Usar o rolo compressor da maioria para utilizar a CPI para uma tentativa de aniquilamento político da oposição, colocando até mesmo o procurador-geral da República como suspeito no banco dos réus metafórico, como vingança pelas denúncias do mensalão, pode parecer a curto prazo vantajoso para o governo, mas será pernicioso para a atividade política a longo prazo.
Estaremos trilhando um caminho autoritário muito perigoso para a democracia brasileira.
A CPI começou mal ao misturar questões de diversos níveis. A convocação do procurador-geral da República foi um erro crasso do ponto de vista jurídico, mas é evidente que teve um objetivo político.
O depoimento de Gurgel seria um rascunho da futura acusação, verdadeiro banquete para a defesa, na definição de especialistas.
Os artigos 405, § 2º, inciso II, do Código de Processo Civil, que se aplica analogamente ao processo penal, e 207 do Código de Processo Penal não permitem ao membro do Ministério Público, entre outros profissionais, manifestar-se na qualidade de testemunha sobre os procedimentos de suas atribuições.
Estaremos trilhando um caminho autoritário muito perigoso para a democracia brasileira.
A insistência na sua convocação guarda uma intenção clara de fragilizar a atuação do procurador-geral, que fará a denúncia do mensalão no decorrer dos próximos meses.O ex-ministro do Supremo Paulo Brossard, jurista que foi também importante senador, escreveu esta semana um artigo no qual relembra historicamente as origens das comissões parlamentares como instrumento das minorias parlamentares, que vêm da Constituição de Weimar, de 1919.
O que gerou essa iniciativa foi o entendimento de que seria “desairoso” impedir ou embaraçar a investigação parlamentar, inclusive para impedir que “a truculência da maioria” estrangulasse a minoria sob as mais versadas formas do abuso de poder.
Foi por isso, esclarece Brossard, que a Constituição de Weimar inscreveu como prerrogativa da minoria criar CPI independentemente da anuência ou da malquerença do governo, bastando que um terço da Casa assinasse o requerimento e o apresentasse à Mesa ou ao presidente, independentemente do plenário e de sua maioria.
A cláusula da Carta alemã logo encontrou seguidores, inclusive na Constituição brasileira de 1934, ressalta Brossard em seu artigo.
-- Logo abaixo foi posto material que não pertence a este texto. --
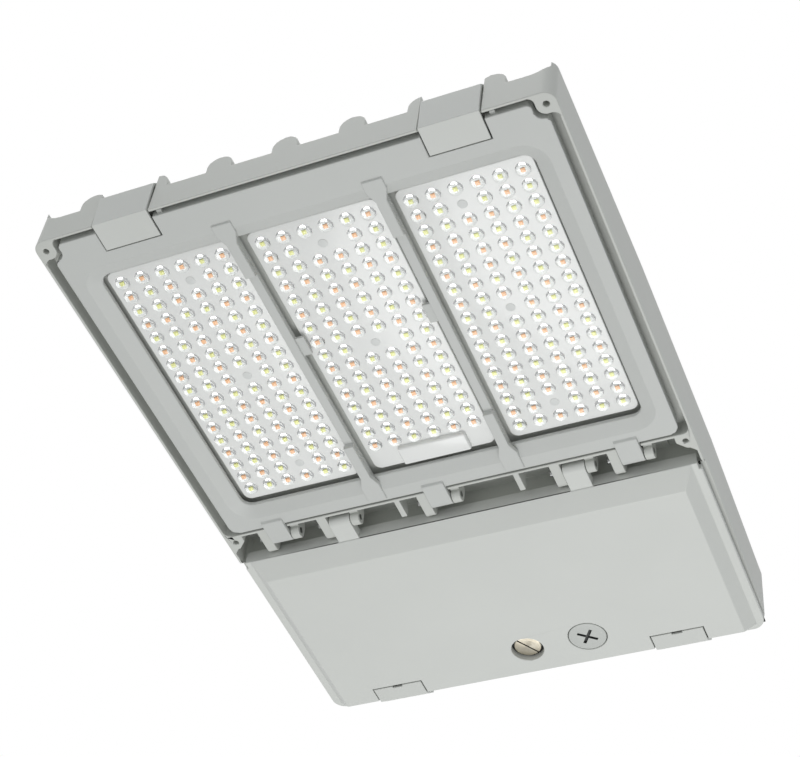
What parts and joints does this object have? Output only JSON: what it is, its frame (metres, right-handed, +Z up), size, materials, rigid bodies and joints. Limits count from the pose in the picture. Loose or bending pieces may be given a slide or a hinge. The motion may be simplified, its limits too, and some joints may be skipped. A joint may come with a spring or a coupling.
{
  "type": "shoebox area light",
  "caption": "Pole-mounted shoebox area light: ribbed die-cast housing, lens window frame and gear cover hinged under it, sprung clips, lock and bolt-on mounting pad.",
  "frame": {"origin": "centre of the mounting pad on the roof, on its upper face", "axes": "+Z up out of the mounting pad, +X to the right seen from below at the lens end, +Y from the lens end to the gear end"},
  "size_m": [0.437, 0.608, 0.0742],
  "materials": {
    "housing": "fine-textured light grey powder coat on die-cast aluminium",
    "frame_coat": "light grey powder coat on die-cast aluminium",
    "seal_rubber": "matt black silicone rubber",
    "lens_plastic": "white-backed moulded acrylic lenses",
    "board_white": "white solder mask on a metal-core board",
    "connector_white": "off-white moulded nylon",
    "screw_steel": "plain zinc-plated steel",
    "cover_coat": "light grey powder coat on die-cast aluminium",
    "lock_brass": "worn nickel plate over brass",
    "plug_plastic": "moulded light grey nylon",
    "clip_coat": "light grey powder coat on bent steel",
    "clip_steel": "plain stainless steel",
    "tray_steel": "bright galvanised steel sheet",
    "driver_case": "white enamelled aluminium case, potted",
    "surge_case": "black potted plastic case",
    "terminal_plastic": "ivory moulded nylon"
  },
  "bodies": {
    "casting": {"housing": "housing", "lens_plate_left": "lens_plastic", "lens_plate_middle": "lens_plastic", "lens_plate_right": "lens_plastic", "lens_seal_left": "seal_rubber", "lens_seal_middle": "seal_rubber", "lens_seal_right": "seal_rubber", "led_board_left": "board_white", "led_board_middle": "board_white", "led_board_right": "board_white", "board_connector": "connector_white", "module_screws": "screw_steel", "front_clip_pins": "clip_steel", "rear_clip_pins": "clip_steel", "frame_hinge_pins": "clip_steel", "cover_hinge_pins": "clip_steel", "gear_tray": "tray_steel", "tray_screws": "screw_steel", "driver_left": "driver_case", "driver_right": "driver_case", "driver_screws": "screw_steel", "surge_protector": "surge_case", "terminal_block": "terminal_plastic", "entry_grommet": "seal_rubber"},
    "window_frame": {"optical_frame": "frame_coat", "frame_gasket": "seal_rubber"},
    "cover": {"gear_cover": "cover_coat", "cover_gasket": "seal_rubber", "access_plug": "plug_plastic", "access_plug_seal": "seal_rubber"},
    "lock": {"lock_head": "lock_brass", "lock_cam": "clip_steel", "lock_nut": "lock_brass"},
    "clip_front_left": {"front_clip_left": "clip_coat"},
    "clip_front_right": {"front_clip_right": "clip_coat"},
    "clip_rear_left": {"rear_clip_left": "clip_coat"},
    "clip_rear_right": {"rear_clip_right": "clip_coat"}
  },
  "joints": [
    {"name": "frame_hinge", "type": "hinge", "parent": "casting", "child": "window_frame", "pos_m": [0, -0.117, -0.056], "axis": [1, 0, 0], "range_deg": [0, 70]},
    {"name": "cover_hinge", "type": "hinge", "parent": "casting", "child": "cover", "pos_m": [0, -0.117, -0.056], "axis": [-1, 0, 0], "range_deg": [0, 65]},
    {"name": "lock_turn", "type": "hinge", "parent": "cover", "child": "lock", "pos_m": [0, 0.074, -0.068], "axis": [0, 0, 1], "range_deg": [0, 180]},
    {"name": "front_clip_left_turn", "type": "hinge", "parent": "casting", "child": "clip_front_left", "pos_m": [-0.138, -0.468, -0.022], "axis": [-1, 0, 0], "range_deg": [0, 110]},
    {"name": "front_clip_right_turn", "type": "hinge", "parent": "casting", "child": "clip_front_right", "pos_m": [0.138, -0.468, -0.022], "axis": [-1, 0, 0], "range_deg": [0, 110]},
    {"name": "rear_clip_left_turn", "type": "hinge", "parent": "casting", "child": "clip_rear_left", "pos_m": [-0.138, 0.1214, -0.03], "axis": [1, 0, 0], "range_deg": [0, 110]},
    {"name": "rear_clip_right_turn", "type": "hinge", "parent": "casting", "child": "clip_rear_right", "pos_m": [0.138, 0.1214, -0.03], "axis": [1, 0, 0], "range_deg": [0, 110]}
  ]
}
Restringir as investigações acerca da empreiteira Delta a suas atividade no Centro-Oeste, como inicialmente propôs o relator petista, Odair Cunha, parece mesmo uma afronta à opinião pública.
Da mesma maneira, não foi bem recebida a tentativa de restringir as investigações ao diretor regional da Delta, sem citação do presidente da empreiteira, Fernando Cavendish.
Fingir que os métodos da empreiteira, de aliciamento de políticos para vencer licitações, limitavam-se a uma região do país é o mesmo que querer dizer que a ação do bicheiro Carlinhos Cachoeira era a de um mafioso regional.
Tudo que se sabe até o momento indica, ao contrário, que os tentáculos criminosos de sua organização se espalhavam pelos três Poderes e também pelos diversos níveis de poder da Federação.
O homem tinha interesses em nomear, em demitir, em até comprar siglas partidárias em todo o país. E é esse âmbito nacional de sua atividade que justifica uma investigação ampla, pois esse parece ser o primeiro caso de uma máfia em atividade tão ampla.
Apanhado em sua tentativa de restringir as investigações, o relator Odair Cunha declarou que sua intenção era colocar um ponto inicial para os trabalhos na atuação da Delta na região Centro-Oeste, área original da atividade do bicheiro Cachoeira, sem impedir que eles avancem para outros estados da Federação.
O caso dos governadores, por exemplo, que não foram contemplados especificamente no relatório, será certamente retomado mais adiante se os depoimentos e a abertura dos inquéritos tornarem irreversíveis suas convocações.
O bom indício é que não houve a tentativa de blindar apenas os governadores da base aliada e incriminar o único da oposição, o tucano Marconi Perillo, de Goiás.
Essa “isenção”, no entanto, não pode ser um sinal de que os partidos farão acordos de bastidores para que nenhum dos governadores seja convocado.
Ainda temos bastante caminho pela frente antes de chegar à conclusão de que a CPI, incapaz de promover acordos razoáveis, será um instrumento político dos governistas para constranger a oposição.
Se esse prenúncio se realizar, ficará evidenciada uma tendência autoritária do governo, ou pelo menos da parcela do governo que atua diretamente na CPI sob a coordenação do ex-presidente Lula e do ex-ministro José Dirceu.
A questão a ser decifrada é se a CPI será um organismo de apuração suprapartidário ou se terá como objetivo servir aos interesses de grupos políticos.